Everything from the line with "levelling_feet();" through the line with "imported = [obj" should be repeated exactly, both of those lines included, and nothing else.
## BEGIN
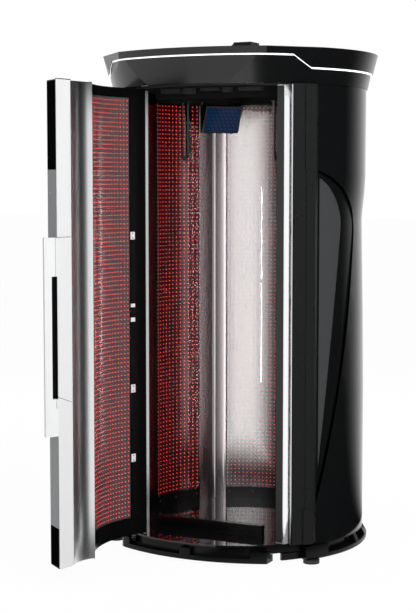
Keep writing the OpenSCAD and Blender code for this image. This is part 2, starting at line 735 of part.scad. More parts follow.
// Strip along the door's facet, up to the white end profile
module edge_strip(z0, z1) {
    facet_bar([[facet_s0, door_facet_d - 5], [door_s1 - 12, door_facet_d - 5],
        [door_s1 - 10.4, door_facet_d - 1.4], [door_s1 - 10.4, door_facet_d],
        [facet_s0, door_facet_d]], z0, z1);
}
module door_edge_strip() {
    color("#a2a4a6") door_pose() {
        edge_strip(strip_z0, strip_z1);
    }
}
module door_edge_caps() {
    color("#2f3133") door_pose() for (z = [[door_z0 + 4, strip_z0 - gap], [strip_z1 + gap, door_z1 - 4]])
        edge_strip(z[0], z[1]);
}
module door_end_profile() {
    o = plan_pt(end_out);
    i = plan_pt(end_in);
    u = end_dir;
    n = end_n;
    color("#eff0f1") door_pose() translate([0, 0, door_z0]) linear_extrude(door_z1 - door_z0)
        polygon([i + u * 2, o, o - u * 6 + n * 8, i + u * 6 + n * 8]);
}
module door_handle() {
    o = plan_pt(end_out);
    i = plan_pt(end_in);
    s0 = handle_s1 - handle_t;
    front = [i + end_dir * 8 - end_n * gap, o + end_dir * 12 - end_n * gap];
    color("#f1f2f3") door_pose() difference() {
        union() {
            facet_bar([[s0, door_facet_d + gap], [handle_s1, door_facet_d + gap],
                [handle_s1 + 12, door_facet_d + handle_out], [s0 + 8, door_facet_d + handle_out - 4]],
                handle_z0, handle_z1);
            translate([0, 0, handle_z0 + 120]) linear_extrude(handle_z1 - handle_z0 - 120)
                polygon([front[0], front[1], front[1] - end_n * 3, front[0] - end_n * 3]);
        }
        facet_bar([[s0 - 40, door_facet_d + 2], [handle_s1 + 40, door_facet_d + 2],
            [handle_s1 + 40, door_facet_d + 2 + slot_w], [s0 - 40, door_facet_d + 2 + slot_w]],
            slot_z0, slot_z1);
    }
}
module door_frame() {
    bar_t = 12;
    post_w = 16;
    door_h = door_z1 - door_z0;
    levels = [door_z0 + 4, door_z0 + 0.3 * door_h, door_z0 + 0.65 * door_h, door_z1 - 4 - bar_t];
    color("#191a1b") door_pose() {
        for (z = levels) difference() {
            intersection() {
                translate([0, bow_y, z]) cylinder(h = bar_t, r = bow_r - skin_t - gap);
                translate([-hinge_x + 22, -700, z - cut]) cube([hinge_x + 340, 400, bar_t + 10]);
                facet_cut(door_facet_d - 5 - gap, 0, z, z + bar_t, 900);
            }
            translate([0, 0, z - cut]) cylinder(h = bar_t + 10, r = fin_r1 + gap);
            free_end(z - cut, z + bar_t + cut);
            translate([-500, -442, z - cut]) cube([204, 200, bar_t + 10]);
            translate([-200, -560, z - cut]) cube([400, 40, bar_t + 10]);
        }
        for (x = [-300, 300]) intersection() {
            translate([x - post_w / 2, -558, door_z0 + 4]) cube([post_w, 58, door_h - 8]);
            translate([0, bow_y, 0]) cylinder(h = far, r = bow_r - skin_t - gap);
        }
    }
}
module door_led_wall() { color("#3a1013") door_pose() led_wall(-door_a, door_a, led_z0 + 30, led_z1 - 10); }
module door_cover() { color("#55585b") door_pose() cover(-door_a, door_a, led_z0 + 30, led_z1 - 10); }
// Black bands under and over the door's LED wall
module door_panels() {
    color("#18191a") door_pose()
        for (z = [[door_z0 + 4 + gap, led_z0 + 30 - gap], [led_z1 - 10 + gap, door_z1 - 4 - gap]])
            arc_wall(room_r, cover_r, -door_a, door_a, z[0], z[1]);
}
module door_column() {
    q = [plan_pt(column_in), plan_pt(end_in)];
    difference() {
        translate([0, 0, door_z0 + 4]) linear_extrude(door_z1 - door_z0 - 8)
            polygon([q[0], q[1], column_back[1], column_back[0]]);
        hollow_cut(q[1], q[0], 16, 0, far);
    }
}
module door_free_column() { color("#d9dbdc") door_pose() door_column(); }
module door_hinge_column() {
    color("#17181a") door_pose()
        arc_wall(room_r, fin_r1, -door_a - 11, -door_a - end_a, door_z0 + 4, door_z1 - 4);
}
module door_caps() {
    color("#131415") door_pose() for (z = [[door_z0, door_z0 + 4], [door_z1 - 4, door_z1]])
        difference() {
            intersection() {
                translate([0, bow_y, z[0]]) cylinder(h = 4, r = bow_r);
                translate([-bow_half, -700, z[0] - cut]) cube([2 * bow_half + 200, 400, 10]);
                facet_cut(door_facet_d, 0, z[0], z[1], 900);
                union() {
                    translate([-hinge_x + 22, -800, 0]) cube([hinge_x + 308, 500, far]);
                    translate([-bow_half, -800, 0]) cube([60, 800 - 480, far]);
                    facet_rect(-140, door_s1 - 10, 570, 700, 0, far);
                }
            }
            translate([-500, -442, z[0] - cut]) cube([204, 200, 10]);
            free_end(z[0] - cut, z[1] + cut);
            translate([0, 0, z[0] - cut]) cylinder(h = 10, r = room_r);
        }
}
module door_knuckles() {
    p = [-hinge_x, -hinge_y];
    color("#c7c9cb") door_pose() for (z = hinge_zs) translate([0, 0, z - knuckle_h / 2]) difference() {
        union() {
            translate(p) cylinder(h = knuckle_h, r = knuckle_r);
            linear_extrude(knuckle_h) polygon([p + [-10, -11], p + [12, -8], [-315, p[1] - 57],
                [-315, p[1] - 83]]);
        }
        translate([p[0], p[1], -cut]) cylinder(h = 100, r = pin_r + 0.05);
    }
}

levelling_feet();
base_frame();
base_ring();
front_skirt();
right_base_block();
left_base_block();
cabin_floor();
sill_beam();
kick_plate();
rear_shell();
right_shell();
left_shell();
right_scoop_panel();
left_scoop_panel();
right_jamb();
left_jamb();
right_pilaster();
left_pilaster();
right_chrome_column();
left_silver_column();
right_inner_panel();
left_inner_panel();
right_led_wall();
left_led_wall();
rear_led_wall();
right_cover();
left_cover();
rear_cover();
right_mid_column();
left_mid_column();
led_drivers();
wall_header();
ceiling_plate();
ceiling_ducts();
fan_housings();
grab_handles();
display_bracket();
display_housing();
display_glass();
lower_crown();
upper_crown();
accent_light();
roof_box();
hinge_brackets();
hinge_pins();
door_frame();
door_skin();
door_led_wall();
door_cover();
door_free_column();
door_hinge_column();
door_end_profile();
door_panels();
door_edge_strip();
door_edge_caps();
door_handle();
door_caps();
door_knuckles();
left_fan_rotor();
right_fan_rotor();
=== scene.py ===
"""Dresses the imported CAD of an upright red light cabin: LED fields, small parts, finishes, lamps and camera.

All lengths are in metres in the CAD's own frame: the cabin's axis is +Z, and the doorway faces -Y. Plan angles are in
degrees from the front, growing towards +X.
"""

import math

import bpy
import numpy as np
from bpy.props import FloatProperty, FloatVectorProperty, IntProperty, PointerProperty
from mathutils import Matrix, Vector


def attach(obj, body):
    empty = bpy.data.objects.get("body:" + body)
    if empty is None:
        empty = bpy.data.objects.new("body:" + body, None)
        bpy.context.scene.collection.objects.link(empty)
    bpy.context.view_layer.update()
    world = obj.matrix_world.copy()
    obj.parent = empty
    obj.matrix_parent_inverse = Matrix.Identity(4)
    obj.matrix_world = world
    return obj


bl_info = {
    "name": "Light Cabin Dresser",
    "version": (1, 0, 0),
    "blender": (4, 5, 0),
    "location": "View3D > Sidebar > Cabin",
    "description": "Builds the LED fields, small parts, finishes and studio of an upright light cabin",
    "category": "Object",
}

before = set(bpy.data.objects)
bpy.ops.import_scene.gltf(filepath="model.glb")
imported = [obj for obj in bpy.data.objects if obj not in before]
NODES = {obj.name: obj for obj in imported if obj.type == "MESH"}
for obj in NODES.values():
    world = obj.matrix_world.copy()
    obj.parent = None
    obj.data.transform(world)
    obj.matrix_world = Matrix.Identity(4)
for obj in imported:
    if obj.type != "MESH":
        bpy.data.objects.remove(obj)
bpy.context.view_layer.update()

# Plan radii of the CAD's room, of the boards' inner face and of the shells
ROOM_R = 0.450
BOARD_FACE_R = 0.456
SHELL_R = 0.604
# Heights of the floor, of the LED walls and of the ceiling
FLOOR_Z = 0.098
LED_Z0, LED_Z1 = 0.1533, 2.1404
CEILING_Z = 2.1807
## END
▶ Task answer
levelling_feet();
base_frame();
base_ring();
front_skirt();
right_base_block();
left_base_block();
cabin_floor();
sill_beam();
kick_plate();
rear_shell();
right_shell();
left_shell();
right_scoop_panel();
left_scoop_panel();
right_jamb();
left_jamb();
right_pilaster();
left_pilaster();
right_chrome_column();
left_silver_column();
right_inner_panel();
left_inner_panel();
right_led_wall();
left_led_wall();
rear_led_wall();
right_cover();
left_cover();
rear_cover();
right_mid_column();
left_mid_column();
led_drivers();
wall_header();
ceiling_plate();
ceiling_ducts();
fan_housings();
grab_handles();
display_bracket();
display_housing();
display_glass();
lower_crown();
upper_crown();
accent_light();
roof_box();
hinge_brackets();
hinge_pins();
door_frame();
door_skin();
door_led_wall();
door_cover();
door_free_column();
door_hinge_column();
door_end_profile();
door_panels();
door_edge_strip();
door_edge_caps();
door_handle();
door_caps();
door_knuckles();
left_fan_rotor();
right_fan_rotor();
=== scene.py ===
"""Dresses the imported CAD of an upright red light cabin: LED fields, small parts, finishes, lamps and camera.

All lengths are in metres in the CAD's own frame: the cabin's axis is +Z, and the doorway faces -Y. Plan angles are in
degrees from the front, growing towards +X.
"""

import math

import bpy
import numpy as np
from bpy.props import FloatProperty, FloatVectorProperty, IntProperty, PointerProperty
from mathutils import Matrix, Vector


def attach(obj, body):
    empty = bpy.data.objects.get("body:" + body)
    if empty is None:
        empty = bpy.data.objects.new("body:" + body, None)
        bpy.context.scene.collection.objects.link(empty)
    bpy.context.view_layer.update()
    world = obj.matrix_world.copy()
    obj.parent = empty
    obj.matrix_parent_inverse = Matrix.Identity(4)
    obj.matrix_world = world
    return obj


bl_info = {
    "name": "Light Cabin Dresser",
    "version": (1, 0, 0),
    "blender": (4, 5, 0),
    "location": "View3D > Sidebar > Cabin",
    "description": "Builds the LED fields, small parts, finishes and studio of an upright light cabin",
    "category": "Object",
}

before = set(bpy.data.objects)
bpy.ops.import_scene.gltf(filepath="model.glb")
imported = [obj for obj in bpy.data.objects if obj not in before]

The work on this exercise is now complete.